• Stated task:
Please quote exactly the opening lines of the data, from the first line to the one where "material with its" appears.

Records from a data source:

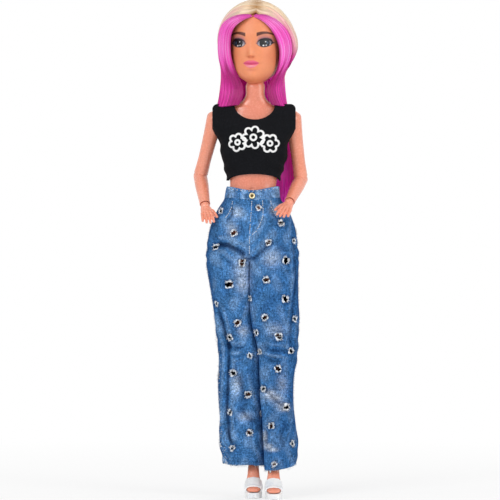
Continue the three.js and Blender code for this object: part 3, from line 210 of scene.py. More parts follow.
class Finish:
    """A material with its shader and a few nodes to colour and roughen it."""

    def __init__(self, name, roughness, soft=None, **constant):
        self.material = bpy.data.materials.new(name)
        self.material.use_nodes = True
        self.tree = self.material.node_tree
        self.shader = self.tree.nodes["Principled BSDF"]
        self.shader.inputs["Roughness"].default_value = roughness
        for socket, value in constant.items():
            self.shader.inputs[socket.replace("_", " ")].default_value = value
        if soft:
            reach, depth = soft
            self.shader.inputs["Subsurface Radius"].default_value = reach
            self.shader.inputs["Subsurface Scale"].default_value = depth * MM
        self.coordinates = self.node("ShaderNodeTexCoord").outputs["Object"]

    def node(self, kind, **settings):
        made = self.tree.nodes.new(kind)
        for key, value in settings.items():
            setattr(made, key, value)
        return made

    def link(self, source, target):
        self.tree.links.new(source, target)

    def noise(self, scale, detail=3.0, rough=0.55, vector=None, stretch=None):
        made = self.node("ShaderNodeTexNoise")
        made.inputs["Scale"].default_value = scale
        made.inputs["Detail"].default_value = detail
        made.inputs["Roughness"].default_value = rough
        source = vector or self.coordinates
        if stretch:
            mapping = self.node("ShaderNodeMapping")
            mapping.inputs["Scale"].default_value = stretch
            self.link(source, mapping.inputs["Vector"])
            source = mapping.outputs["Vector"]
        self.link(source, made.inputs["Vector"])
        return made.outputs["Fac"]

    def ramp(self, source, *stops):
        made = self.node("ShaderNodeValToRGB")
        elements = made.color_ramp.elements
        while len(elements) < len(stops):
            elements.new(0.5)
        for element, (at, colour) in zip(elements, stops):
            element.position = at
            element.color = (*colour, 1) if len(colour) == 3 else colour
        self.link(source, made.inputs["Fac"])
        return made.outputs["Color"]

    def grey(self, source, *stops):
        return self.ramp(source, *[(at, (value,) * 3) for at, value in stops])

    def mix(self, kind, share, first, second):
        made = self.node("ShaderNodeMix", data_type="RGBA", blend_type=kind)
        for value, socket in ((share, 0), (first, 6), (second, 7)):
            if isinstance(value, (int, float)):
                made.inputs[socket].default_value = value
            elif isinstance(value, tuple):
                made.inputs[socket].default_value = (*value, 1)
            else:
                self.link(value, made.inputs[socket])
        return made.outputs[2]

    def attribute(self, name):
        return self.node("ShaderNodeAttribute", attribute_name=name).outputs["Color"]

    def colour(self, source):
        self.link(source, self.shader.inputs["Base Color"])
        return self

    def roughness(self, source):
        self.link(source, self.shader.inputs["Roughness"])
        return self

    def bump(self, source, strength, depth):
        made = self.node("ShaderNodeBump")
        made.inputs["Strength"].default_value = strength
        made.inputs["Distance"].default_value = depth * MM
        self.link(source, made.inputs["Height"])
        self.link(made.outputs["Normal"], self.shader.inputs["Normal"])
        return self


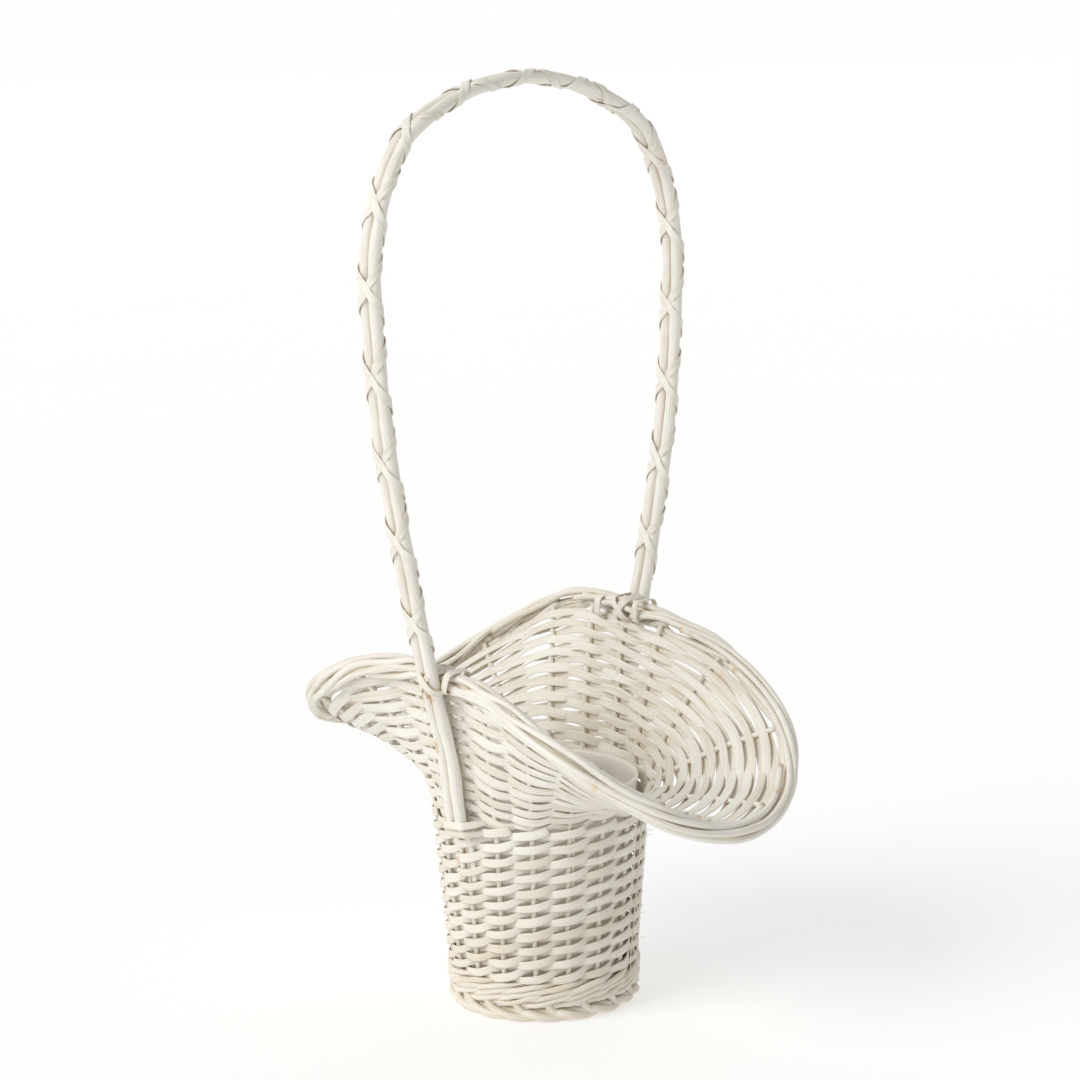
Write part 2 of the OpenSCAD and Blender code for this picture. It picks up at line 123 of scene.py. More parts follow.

• Exercise result:
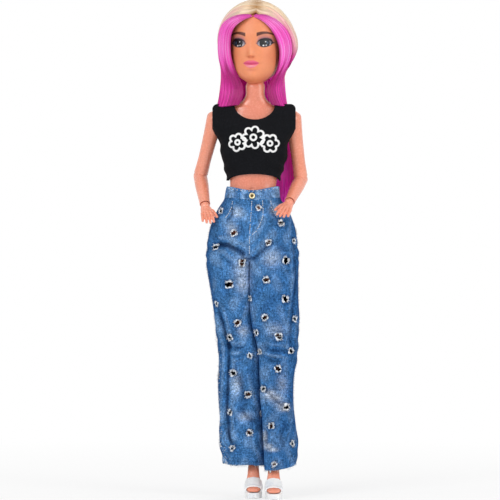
Continue the three.js and Blender code for this object: part 3, from line 210 of scene.py. More parts follow.
class Finish:
    """A material with its shader and a few nodes to colour and roughen it."""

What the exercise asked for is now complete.